Nous avions réussi à nous entendre sur "le triangle de Pascal" (Pascal Lamy, directeur général de l'OMC), ces trois gros dossiers que sont l'accès des produits agricoles au marché de l'Union européenne, l'accès des produits industriels aux marchés des pays en développement et les subventions agricoles américaines. Et nous avons buté sur tout autre chose !
Il est d'ailleurs curieux que l'Inde ait discuté si âprement, non pour protéger un avantage acquis, mais pour imposer un nouvel instrument qui n'existait pas, ces clauses de sauvegarde spéciales destinées à protéger son marché agricole. Nous y avons tous perdu.
En tant que géant agricole, le Brésil n'est-il pas le grand perdant ?
Le Brésil ne se battait pas pour un milliard par-ci, par-là. Le Brésil est un pays qui compte, sans être pour autant une puissance mondiale. Sa vision géopolitique est pourtant très claire : nous sommes convaincus que le système multilatéral est essentiel dans le monde d'aujourd'hui et que les accords bilatéraux ne sont pas une bonne solution. L'OMC a des défauts, mais elle fonctionne plutôt bien. L'absence d'accord affectera surtout les pays pauvres, car les subventions et les barrières douanières se paient en vies humaines, en privations pour de nombreuses populations et en retard de développement pour certaines nations.
Bien sûr, le Brésil y perd à court terme, mais nous avons des sols inexploités, du soleil, de l'eau, de la technologie, et nos exportations agricoles ne cessent d'augmenter. Nous pratiquons déjà le multilatéralisme et nos exportations sont bien réparties : 25 % vers l'Europe, 25 % vers l'Amérique latine, 15 % vers les Etats-Unis et 15 % vers l'Asie.
Est-il possible de conserver les avancées enregistrées durant la négociation ?
Si nous reprenons rapidement les discussions, il est probable que nous continuerons là où nous nous sommes arrêtés.

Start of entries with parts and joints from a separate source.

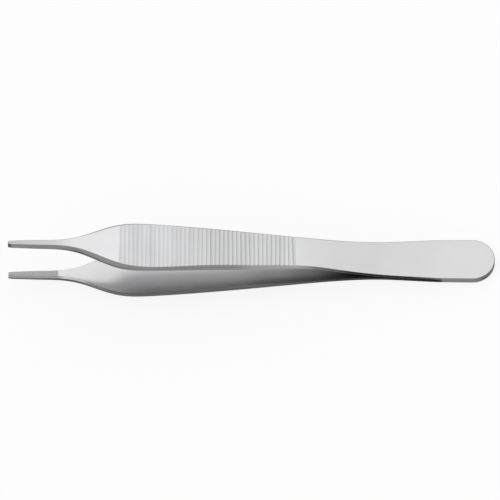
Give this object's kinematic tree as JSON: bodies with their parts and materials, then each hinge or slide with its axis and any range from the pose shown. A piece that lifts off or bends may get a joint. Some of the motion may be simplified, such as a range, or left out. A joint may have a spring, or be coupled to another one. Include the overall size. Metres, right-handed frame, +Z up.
{
  "type": "thumb forceps",
  "caption": "Slim spring-steel thumb forceps with fine straight jaws, broad grooved finger grips and a rounded butt where the two arms are joined.",
  "frame": {"origin": "middle of the footprint, on the surface that the forceps lie on", "axes": "+X from the jaw tips towards the butt, +Y across the width, +Z up, the way the jaws open"},
  "size_m": [0.1204, 0.0126, 0.0194],
  "materials": {
    "steel_upper": "satin stainless steel, ground across the grip",
    "steel_lower": "satin stainless steel, ground across the grip"
  },
  "bodies": {
    "root": {"upper_arm": "steel_upper", "lower_arm": "steel_lower"}
  },
  "joints": []
}
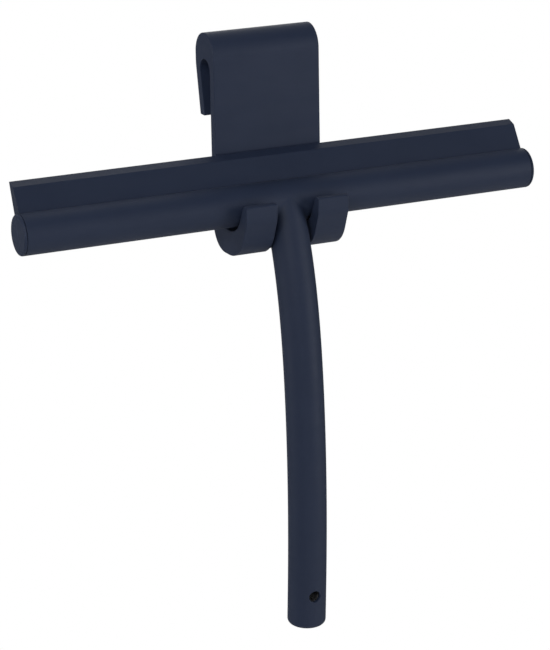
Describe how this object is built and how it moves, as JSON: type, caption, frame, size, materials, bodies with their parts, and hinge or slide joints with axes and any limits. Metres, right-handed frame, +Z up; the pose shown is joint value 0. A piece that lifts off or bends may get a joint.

Mais si la reprise est dans deux à trois ans, je crains que de nouveaux calculs et des réflexes protectionnistes aient le temps de remettre en cause les acquis. J'ai de gros doutes, par exemple, sur l'accord passé au sujet de la banane. L'éthanol en est au stade des tractations - avancées avec l'Europe, moins avec les Etats-Unis.
Pour le coton, la frustration des Africains est immense. Nous avons commis une erreur, car nous aurions dû discuter plus, afin que les pays concernés sachent ce qu'ils gagneraient à un accord. Faute d'une vision claire sur ces avantages, ils se sont focalisés sur des détails.
Le G 20, groupe de pays émergents, est-il toujours uni autour du Brésil ?
Le G 20 a eu le tort d'accepter, sans le chiffrer, le concept des mécanismes spéciaux, telle la clause de sauvegarde. Il faut comprendre les difficultés de certains, comme l'Argentine et l'Afrique du Sud, et imaginer pour eux des solutions spécifiques et temporaires.